[lbo-talk] Taleban spread wings in Pakistan

uvj at vsnl.com uvj at vsnl.com
Wed Mar 14 14:59:27 PDT 2007


BBC News http://news.bbc.co.uk/

Last Updated: Monday, 5 March 2007

Taleban spread wings in Pakistan http://news.bbc.co.uk/2/hi/south_asia/6409089.stm

By M Ilyas Khan BBC News, North Waziristan

[The Taleban roam many border areas unimpeded]

As the spring sets in Taleban fighters in Pakistan's tribal region of Waziristan, bordering Afghanistan, are increasingly visible.

This bodes ill for the coalition forces in Afghanistan.

But it also highlights problems for Pakistan's government. It is faced with the prospect of the Taleban and their allies trying to consolidate their expansion eastwards inside North West Frontier Province (NWFP).

They have already carved out two safe havens in NWFP. They were able to do so after signing deals to the west in the tribal districts of South Waziristan and North Waziristan with the Pakistani government in 2004-05.

The deals have enabled different factions within the Taleban to start moving in significant numbers into the cities and towns of NWFP with the aim of overwhelming the local administration. This is an area that has been historically under much closer control of central government than the tribal border areas.

Last year, the militants' gradual incursions into the district of Tank, neighbouring South Waziristan, led to a total collapse of the civil administration in the district.

The police there have abandoned four out of five major police posts, and the gates of the police stations remain closed. They have also asked some nine bank branches in the town of Tank to arrange for their own security.

While the courts still function, the task of dispute settlement has passed into the hands of the Taleban groups operating in the area.

The Taleban also dominate the entire countryside further north around Bannu and the neighbouring district of Lakki Marwat.

In the capital of NWFP, Peshawar, schools belonging to international chains such as Bloomsfield and Beacon House had to shut down for four days at the end of last month when threats of attacks were issued by militants.

"We thought the militants wanted to fight the foreign troops in Afghanistan, but they seem to be hitting back at us," says Bahramand Jan, media secretary to the NWFP chief minister.

The question is, why has this Taleban intrusion into Pakistani territory gone unchallenged?

Incapacitated

Some in NWFP say the Pakistani military establishment has deliberately allowed the Taleban to expand their area of influence.

This, they say, provides the government with the argument that the Taleban phenomenon is a spontaneous development which is difficult to control in Pakistan as well as in Afghanistan.

NWFP Governor Ali Mohammad Jan Orakzai seemed to be arguing this way when he told journalists last month that the Taleban movement was "developing into some sort of a nationalist movement, a sort of liberation war against coalition forces".

But senior administration officials in Peshawar say the government is not colluding with Taleban.

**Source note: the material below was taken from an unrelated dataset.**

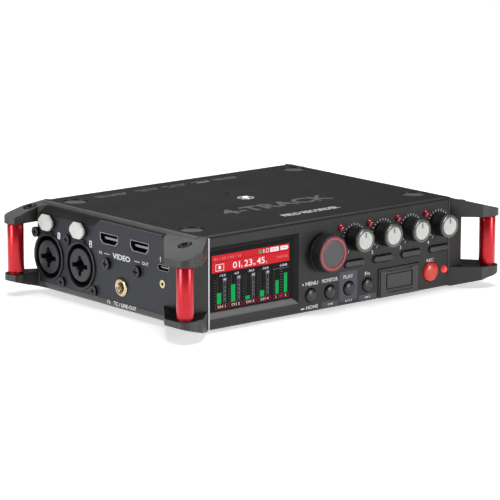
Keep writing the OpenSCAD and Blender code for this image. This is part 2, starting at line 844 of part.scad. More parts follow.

Instead, they say, the government simply lacks the capacity to counter an increasingly aggressive Taleban force both on the border with Afghanistan, and in the provincially-administered Frontier Regions (FRs), those areas that separate the border tribal regions from NWFP.

"The police force is inadequately equipped in terms of manpower, logistics and weaponry, rendering the NWFP cities vulnerable," says Ejaz Ahmad Qureshi, chief secretary of NWFP.

[Critics say the security forces are inadequately equipped]

This vulnerability arises from a power vacuum in the FR areas where security is traditionally provided by the paramilitary Frontier Constabulary, drawn from the tribes.

"Two-thirds of this force is deployed outside of the FR areas, leaving very little force to secure these areas," says Malik Naveed, the commandant of the Frontier Constabulary.

The Frontier Corps, another paramilitary force comprising tribesmen but with officers drawn from the army, is largely tied up inside the two Waziristan districts.

Military casualties

And in the Waziristans, it seems, the military are often not prepared to take on the militants.

One Taleban fighter in Miranshah in North Waziristan told the BBC that Taleban fighters crossing over into Afghanistan often take a rest at border posts manned by the army and the Frontier Corps.

Some officials concede that confronting Taleban fighters at these posts could lead to armed hostilities which the government troops would be unable to control.

More than 700 Pakistani troops have been killed in confrontations with the militants since 2003 when the army moved into the tribal border areas, over which central government had until then exercised only nominal control.

Officials say that such high military casualties forced the government to sign peace deals with the Waziristan tribes.

But far from achieving peace in the tribal areas or in Afghanistan, it seems these deals now threaten peace in Pakistan itself.